§ Given request
From the line with "Keep writing the" to the line with "place('s_hook', hookGeometry(), chrome, hookHang);", both lines included, set down exactly those lines, please, and no others.
◇ ◇ ◇ ◇
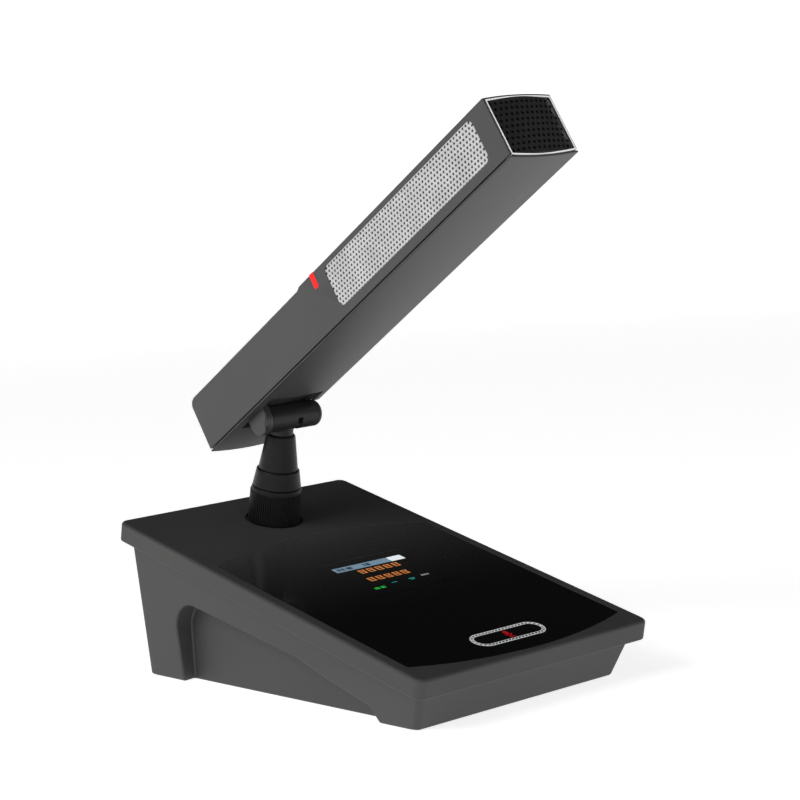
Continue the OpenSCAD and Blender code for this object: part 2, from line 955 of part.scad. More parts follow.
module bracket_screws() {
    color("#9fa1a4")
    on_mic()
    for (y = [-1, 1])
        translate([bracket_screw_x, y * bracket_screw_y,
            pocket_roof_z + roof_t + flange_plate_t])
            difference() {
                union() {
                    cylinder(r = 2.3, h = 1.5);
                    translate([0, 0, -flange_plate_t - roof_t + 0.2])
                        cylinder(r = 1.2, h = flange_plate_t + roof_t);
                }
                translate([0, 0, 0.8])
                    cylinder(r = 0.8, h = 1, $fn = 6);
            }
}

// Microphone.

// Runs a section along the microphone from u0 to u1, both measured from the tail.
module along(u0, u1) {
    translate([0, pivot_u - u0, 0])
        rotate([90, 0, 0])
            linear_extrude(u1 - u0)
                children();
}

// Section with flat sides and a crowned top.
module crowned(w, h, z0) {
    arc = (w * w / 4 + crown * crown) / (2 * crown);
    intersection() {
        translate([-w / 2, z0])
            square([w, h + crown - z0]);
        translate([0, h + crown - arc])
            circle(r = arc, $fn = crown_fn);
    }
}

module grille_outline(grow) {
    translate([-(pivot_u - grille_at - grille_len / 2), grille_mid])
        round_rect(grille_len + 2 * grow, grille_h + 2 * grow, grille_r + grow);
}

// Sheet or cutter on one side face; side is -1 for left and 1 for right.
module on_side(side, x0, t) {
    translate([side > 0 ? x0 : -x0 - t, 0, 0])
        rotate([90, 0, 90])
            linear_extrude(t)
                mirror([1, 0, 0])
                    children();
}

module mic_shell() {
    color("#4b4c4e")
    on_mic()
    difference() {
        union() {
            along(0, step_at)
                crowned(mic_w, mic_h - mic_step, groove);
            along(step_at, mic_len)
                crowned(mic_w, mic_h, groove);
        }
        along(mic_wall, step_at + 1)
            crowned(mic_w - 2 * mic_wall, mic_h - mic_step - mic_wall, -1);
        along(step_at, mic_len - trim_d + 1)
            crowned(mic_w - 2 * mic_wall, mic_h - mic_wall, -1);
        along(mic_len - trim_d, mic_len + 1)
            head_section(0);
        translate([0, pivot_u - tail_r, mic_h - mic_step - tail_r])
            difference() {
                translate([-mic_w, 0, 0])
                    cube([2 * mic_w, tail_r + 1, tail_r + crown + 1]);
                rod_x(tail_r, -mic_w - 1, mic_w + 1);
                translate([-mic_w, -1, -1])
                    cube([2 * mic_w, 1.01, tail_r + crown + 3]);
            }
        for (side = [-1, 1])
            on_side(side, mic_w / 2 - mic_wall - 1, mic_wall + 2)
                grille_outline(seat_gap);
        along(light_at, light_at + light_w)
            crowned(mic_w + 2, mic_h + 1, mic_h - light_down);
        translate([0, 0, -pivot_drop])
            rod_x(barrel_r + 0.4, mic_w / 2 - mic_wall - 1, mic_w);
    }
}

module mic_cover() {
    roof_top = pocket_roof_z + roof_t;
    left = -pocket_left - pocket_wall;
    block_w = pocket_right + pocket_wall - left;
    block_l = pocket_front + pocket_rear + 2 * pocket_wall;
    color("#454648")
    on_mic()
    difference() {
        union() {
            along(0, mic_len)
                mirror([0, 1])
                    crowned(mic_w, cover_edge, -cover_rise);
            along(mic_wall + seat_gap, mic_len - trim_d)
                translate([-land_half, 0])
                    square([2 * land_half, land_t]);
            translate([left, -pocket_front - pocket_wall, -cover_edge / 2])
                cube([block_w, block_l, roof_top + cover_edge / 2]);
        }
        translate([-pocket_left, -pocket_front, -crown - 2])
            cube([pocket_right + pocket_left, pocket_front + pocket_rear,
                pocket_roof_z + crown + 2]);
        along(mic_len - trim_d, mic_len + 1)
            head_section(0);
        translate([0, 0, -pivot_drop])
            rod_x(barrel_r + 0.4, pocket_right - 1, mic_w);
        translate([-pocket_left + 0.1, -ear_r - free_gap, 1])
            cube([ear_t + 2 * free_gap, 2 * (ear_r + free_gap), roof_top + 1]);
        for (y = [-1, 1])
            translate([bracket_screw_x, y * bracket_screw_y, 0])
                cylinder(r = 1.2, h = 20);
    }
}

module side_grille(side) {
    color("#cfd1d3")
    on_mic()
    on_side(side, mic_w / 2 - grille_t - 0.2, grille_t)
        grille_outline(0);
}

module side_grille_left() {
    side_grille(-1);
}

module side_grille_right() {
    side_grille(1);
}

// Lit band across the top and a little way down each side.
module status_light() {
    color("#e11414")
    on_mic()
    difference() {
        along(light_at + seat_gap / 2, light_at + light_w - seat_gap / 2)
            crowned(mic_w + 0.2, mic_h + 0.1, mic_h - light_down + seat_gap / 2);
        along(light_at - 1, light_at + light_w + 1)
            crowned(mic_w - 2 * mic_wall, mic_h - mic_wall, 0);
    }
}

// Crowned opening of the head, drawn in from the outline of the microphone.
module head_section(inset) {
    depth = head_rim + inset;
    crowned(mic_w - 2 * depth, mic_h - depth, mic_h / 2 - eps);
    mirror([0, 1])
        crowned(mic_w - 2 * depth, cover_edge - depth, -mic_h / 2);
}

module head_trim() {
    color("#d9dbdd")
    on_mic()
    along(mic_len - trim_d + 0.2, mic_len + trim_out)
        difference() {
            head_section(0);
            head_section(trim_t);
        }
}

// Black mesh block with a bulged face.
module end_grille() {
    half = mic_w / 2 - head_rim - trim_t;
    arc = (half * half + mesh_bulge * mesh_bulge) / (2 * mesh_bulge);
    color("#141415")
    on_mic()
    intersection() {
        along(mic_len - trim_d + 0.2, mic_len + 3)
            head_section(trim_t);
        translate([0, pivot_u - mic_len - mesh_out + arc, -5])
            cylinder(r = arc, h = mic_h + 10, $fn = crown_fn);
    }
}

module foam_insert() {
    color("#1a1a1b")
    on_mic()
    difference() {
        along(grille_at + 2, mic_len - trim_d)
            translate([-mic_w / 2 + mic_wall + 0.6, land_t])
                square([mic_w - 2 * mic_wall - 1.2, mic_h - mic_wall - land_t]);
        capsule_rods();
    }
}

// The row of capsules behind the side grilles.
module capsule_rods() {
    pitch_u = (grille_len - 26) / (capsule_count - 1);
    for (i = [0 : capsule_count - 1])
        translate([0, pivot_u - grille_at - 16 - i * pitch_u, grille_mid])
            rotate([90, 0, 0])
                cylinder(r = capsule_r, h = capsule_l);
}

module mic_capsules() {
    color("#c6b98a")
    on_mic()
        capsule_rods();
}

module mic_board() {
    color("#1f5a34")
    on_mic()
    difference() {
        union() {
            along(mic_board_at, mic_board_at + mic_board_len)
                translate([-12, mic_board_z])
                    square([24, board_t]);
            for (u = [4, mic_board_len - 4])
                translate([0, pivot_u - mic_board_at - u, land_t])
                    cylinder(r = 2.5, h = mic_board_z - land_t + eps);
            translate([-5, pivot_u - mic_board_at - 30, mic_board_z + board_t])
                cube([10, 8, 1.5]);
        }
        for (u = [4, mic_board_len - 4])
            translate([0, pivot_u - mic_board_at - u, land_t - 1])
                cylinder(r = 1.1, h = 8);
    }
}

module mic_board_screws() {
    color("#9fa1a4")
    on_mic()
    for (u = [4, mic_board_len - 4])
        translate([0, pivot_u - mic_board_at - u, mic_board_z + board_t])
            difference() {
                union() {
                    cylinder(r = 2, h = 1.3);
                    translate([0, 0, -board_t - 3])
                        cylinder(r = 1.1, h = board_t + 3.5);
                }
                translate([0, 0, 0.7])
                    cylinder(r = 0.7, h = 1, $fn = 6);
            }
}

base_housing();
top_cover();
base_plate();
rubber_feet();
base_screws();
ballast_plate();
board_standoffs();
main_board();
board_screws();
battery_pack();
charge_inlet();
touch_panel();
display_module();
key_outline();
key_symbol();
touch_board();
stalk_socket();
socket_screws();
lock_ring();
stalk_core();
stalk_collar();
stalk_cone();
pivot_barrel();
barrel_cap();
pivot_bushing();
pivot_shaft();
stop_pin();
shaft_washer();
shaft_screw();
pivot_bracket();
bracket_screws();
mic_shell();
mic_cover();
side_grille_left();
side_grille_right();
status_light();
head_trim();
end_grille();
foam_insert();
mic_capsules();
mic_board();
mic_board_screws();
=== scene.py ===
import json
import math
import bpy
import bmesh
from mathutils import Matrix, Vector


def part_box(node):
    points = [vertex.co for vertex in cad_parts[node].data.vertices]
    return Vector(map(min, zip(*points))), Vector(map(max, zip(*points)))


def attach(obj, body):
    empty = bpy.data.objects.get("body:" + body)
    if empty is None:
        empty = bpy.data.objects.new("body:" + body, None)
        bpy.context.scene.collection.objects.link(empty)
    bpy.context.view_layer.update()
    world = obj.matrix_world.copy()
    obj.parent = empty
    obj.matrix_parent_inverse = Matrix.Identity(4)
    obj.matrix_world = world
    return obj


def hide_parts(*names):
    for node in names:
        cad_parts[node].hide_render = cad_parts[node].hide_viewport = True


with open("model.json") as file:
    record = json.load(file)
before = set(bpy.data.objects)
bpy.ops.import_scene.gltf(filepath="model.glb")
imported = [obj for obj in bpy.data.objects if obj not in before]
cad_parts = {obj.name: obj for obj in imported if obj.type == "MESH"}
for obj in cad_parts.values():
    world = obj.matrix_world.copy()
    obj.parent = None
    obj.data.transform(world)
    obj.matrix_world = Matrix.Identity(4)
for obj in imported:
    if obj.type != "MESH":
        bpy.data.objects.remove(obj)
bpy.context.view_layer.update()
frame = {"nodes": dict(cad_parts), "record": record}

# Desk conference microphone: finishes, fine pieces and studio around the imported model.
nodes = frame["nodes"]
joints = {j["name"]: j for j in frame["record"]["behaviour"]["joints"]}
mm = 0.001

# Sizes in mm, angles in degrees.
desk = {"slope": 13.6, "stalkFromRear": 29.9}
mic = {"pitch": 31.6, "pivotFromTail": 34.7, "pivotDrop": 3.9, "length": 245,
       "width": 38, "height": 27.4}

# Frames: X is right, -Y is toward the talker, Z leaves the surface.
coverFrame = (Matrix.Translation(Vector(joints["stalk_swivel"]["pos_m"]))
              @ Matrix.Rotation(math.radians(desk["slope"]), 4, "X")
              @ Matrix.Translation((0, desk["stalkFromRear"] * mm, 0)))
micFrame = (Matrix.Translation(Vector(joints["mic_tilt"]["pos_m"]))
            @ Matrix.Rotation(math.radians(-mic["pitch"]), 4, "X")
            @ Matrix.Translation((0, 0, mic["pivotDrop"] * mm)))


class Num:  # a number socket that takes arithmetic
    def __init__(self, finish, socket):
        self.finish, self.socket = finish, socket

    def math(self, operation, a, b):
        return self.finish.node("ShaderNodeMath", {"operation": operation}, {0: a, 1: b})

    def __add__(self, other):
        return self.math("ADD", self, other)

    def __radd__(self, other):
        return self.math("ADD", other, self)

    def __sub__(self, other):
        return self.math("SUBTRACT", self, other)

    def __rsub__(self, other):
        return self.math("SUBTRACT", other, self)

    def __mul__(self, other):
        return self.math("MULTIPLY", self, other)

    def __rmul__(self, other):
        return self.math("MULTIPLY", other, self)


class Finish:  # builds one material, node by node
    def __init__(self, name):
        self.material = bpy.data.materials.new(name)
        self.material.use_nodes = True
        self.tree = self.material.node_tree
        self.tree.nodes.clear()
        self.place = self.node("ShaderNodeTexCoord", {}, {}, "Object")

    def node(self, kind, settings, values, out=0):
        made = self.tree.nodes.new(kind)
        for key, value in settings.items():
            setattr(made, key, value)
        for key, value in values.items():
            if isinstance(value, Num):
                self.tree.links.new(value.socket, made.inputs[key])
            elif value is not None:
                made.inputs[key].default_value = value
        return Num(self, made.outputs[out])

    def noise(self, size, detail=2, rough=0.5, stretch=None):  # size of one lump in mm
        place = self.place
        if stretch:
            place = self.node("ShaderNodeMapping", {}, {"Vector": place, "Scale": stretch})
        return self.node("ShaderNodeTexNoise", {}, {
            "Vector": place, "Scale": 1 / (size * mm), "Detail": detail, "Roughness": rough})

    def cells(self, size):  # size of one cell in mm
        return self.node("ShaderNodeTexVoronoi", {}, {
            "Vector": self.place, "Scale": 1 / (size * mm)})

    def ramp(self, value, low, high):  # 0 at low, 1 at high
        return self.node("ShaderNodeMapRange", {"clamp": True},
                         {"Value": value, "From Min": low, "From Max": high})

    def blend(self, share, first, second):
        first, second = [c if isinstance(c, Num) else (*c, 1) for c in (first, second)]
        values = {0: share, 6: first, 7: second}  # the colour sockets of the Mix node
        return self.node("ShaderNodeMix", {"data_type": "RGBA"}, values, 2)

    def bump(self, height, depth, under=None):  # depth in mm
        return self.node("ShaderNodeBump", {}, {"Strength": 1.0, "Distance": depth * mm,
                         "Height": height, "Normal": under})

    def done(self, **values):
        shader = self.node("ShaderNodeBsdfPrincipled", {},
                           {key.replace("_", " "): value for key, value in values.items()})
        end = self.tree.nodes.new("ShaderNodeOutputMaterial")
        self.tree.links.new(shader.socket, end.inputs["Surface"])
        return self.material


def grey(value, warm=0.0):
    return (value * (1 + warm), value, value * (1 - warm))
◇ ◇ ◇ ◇
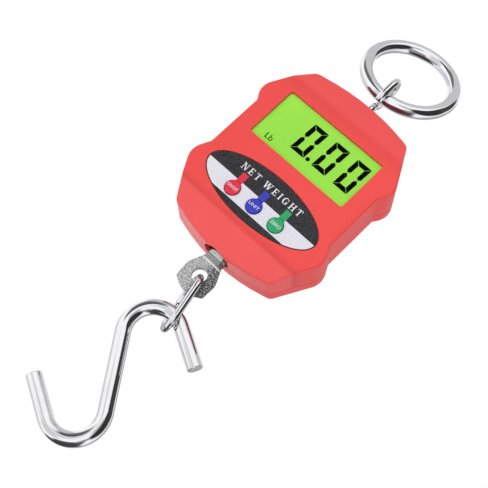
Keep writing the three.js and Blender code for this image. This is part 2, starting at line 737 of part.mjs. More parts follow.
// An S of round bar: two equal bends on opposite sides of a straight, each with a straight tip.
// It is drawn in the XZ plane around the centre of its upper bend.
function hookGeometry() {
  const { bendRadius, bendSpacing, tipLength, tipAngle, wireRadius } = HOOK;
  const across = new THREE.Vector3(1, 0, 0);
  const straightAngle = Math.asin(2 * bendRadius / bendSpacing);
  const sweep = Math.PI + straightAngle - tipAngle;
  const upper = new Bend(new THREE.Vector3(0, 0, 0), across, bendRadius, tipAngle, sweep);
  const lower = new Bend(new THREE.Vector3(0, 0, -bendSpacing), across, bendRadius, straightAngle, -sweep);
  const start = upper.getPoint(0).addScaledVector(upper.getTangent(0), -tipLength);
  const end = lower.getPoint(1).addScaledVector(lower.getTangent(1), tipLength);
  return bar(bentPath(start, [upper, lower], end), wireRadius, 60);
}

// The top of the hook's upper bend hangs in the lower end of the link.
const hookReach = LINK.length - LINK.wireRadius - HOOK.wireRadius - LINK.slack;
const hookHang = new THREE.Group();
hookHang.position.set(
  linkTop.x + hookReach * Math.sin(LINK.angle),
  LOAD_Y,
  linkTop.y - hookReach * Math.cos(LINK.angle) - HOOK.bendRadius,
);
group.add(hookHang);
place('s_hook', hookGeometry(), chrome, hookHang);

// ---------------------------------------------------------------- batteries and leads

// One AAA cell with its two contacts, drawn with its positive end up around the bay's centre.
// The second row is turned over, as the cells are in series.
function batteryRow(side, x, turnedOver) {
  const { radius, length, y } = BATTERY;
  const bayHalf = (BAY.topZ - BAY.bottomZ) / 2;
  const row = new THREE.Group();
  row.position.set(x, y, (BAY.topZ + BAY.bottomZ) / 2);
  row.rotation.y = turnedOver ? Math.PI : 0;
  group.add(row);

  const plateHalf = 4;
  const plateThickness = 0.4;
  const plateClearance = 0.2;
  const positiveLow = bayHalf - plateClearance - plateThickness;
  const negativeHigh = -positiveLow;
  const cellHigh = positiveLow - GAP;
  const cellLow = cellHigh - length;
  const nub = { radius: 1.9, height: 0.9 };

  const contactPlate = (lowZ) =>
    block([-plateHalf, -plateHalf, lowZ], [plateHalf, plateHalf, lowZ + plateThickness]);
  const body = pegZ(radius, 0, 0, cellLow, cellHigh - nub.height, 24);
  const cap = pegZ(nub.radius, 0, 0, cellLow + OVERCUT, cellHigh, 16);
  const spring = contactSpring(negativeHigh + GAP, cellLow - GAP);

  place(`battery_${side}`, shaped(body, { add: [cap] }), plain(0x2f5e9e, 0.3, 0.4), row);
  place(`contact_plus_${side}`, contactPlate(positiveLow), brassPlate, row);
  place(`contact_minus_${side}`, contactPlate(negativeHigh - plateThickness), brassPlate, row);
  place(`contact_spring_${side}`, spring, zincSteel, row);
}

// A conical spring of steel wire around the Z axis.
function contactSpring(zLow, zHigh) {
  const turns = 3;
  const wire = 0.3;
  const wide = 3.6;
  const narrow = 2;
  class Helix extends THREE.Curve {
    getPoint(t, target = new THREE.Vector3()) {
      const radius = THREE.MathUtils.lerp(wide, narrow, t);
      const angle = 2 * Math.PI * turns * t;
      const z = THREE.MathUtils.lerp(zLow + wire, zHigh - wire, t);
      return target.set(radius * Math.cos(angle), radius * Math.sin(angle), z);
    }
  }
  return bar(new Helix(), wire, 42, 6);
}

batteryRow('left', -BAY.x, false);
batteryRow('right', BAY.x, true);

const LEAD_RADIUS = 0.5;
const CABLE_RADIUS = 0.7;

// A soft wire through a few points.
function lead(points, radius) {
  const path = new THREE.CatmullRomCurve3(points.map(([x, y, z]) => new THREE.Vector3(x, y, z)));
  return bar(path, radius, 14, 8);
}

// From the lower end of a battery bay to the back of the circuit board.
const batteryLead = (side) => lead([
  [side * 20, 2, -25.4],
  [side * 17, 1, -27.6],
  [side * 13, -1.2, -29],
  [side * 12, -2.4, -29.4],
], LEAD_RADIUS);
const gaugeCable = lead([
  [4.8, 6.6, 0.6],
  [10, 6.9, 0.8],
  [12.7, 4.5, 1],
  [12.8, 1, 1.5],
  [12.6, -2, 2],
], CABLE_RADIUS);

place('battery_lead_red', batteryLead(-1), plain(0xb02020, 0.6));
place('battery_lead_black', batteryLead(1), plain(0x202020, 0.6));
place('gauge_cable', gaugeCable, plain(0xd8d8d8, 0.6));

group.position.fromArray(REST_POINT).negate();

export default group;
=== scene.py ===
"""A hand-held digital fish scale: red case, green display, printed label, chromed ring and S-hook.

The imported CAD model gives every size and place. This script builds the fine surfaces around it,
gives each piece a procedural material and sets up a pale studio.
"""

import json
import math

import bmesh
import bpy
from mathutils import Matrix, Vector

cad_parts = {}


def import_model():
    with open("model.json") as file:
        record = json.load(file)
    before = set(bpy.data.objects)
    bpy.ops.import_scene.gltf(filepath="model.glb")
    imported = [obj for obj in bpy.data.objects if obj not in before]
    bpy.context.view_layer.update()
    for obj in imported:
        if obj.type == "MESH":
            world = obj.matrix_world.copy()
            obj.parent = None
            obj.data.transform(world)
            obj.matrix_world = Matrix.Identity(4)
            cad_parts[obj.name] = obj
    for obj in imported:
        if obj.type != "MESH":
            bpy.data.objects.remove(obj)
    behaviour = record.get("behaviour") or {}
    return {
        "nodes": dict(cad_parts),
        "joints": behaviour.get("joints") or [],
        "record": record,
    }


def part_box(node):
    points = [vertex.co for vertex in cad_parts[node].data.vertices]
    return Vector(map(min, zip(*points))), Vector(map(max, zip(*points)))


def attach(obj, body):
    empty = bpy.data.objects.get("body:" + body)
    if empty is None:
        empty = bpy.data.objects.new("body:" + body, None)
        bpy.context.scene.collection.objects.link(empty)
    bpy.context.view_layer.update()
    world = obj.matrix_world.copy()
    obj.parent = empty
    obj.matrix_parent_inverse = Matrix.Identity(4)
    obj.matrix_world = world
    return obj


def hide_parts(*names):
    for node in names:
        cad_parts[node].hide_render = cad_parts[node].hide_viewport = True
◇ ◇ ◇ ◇
§ Written answer
Keep writing the three.js and Blender code for this image. This is part 2, starting at line 737 of part.mjs. More parts follow.
// An S of round bar: two equal bends on opposite sides of a straight, each with a straight tip.
// It is drawn in the XZ plane around the centre of its upper bend.
function hookGeometry() {
  const { bendRadius, bendSpacing, tipLength, tipAngle, wireRadius } = HOOK;
  const across = new THREE.Vector3(1, 0, 0);
  const straightAngle = Math.asin(2 * bendRadius / bendSpacing);
  const sweep = Math.PI + straightAngle - tipAngle;
  const upper = new Bend(new THREE.Vector3(0, 0, 0), across, bendRadius, tipAngle, sweep);
  const lower = new Bend(new THREE.Vector3(0, 0, -bendSpacing), across, bendRadius, straightAngle, -sweep);
  const start = upper.getPoint(0).addScaledVector(upper.getTangent(0), -tipLength);
  const end = lower.getPoint(1).addScaledVector(lower.getTangent(1), tipLength);
  return bar(bentPath(start, [upper, lower], end), wireRadius, 60);
}

// The top of the hook's upper bend hangs in the lower end of the link.
const hookReach = LINK.length - LINK.wireRadius - HOOK.wireRadius - LINK.slack;
const hookHang = new THREE.Group();
hookHang.position.set(
  linkTop.x + hookReach * Math.sin(LINK.angle),
  LOAD_Y,
  linkTop.y - hookReach * Math.cos(LINK.angle) - HOOK.bendRadius,
);
group.add(hookHang);
place('s_hook', hookGeometry(), chrome, hookHang);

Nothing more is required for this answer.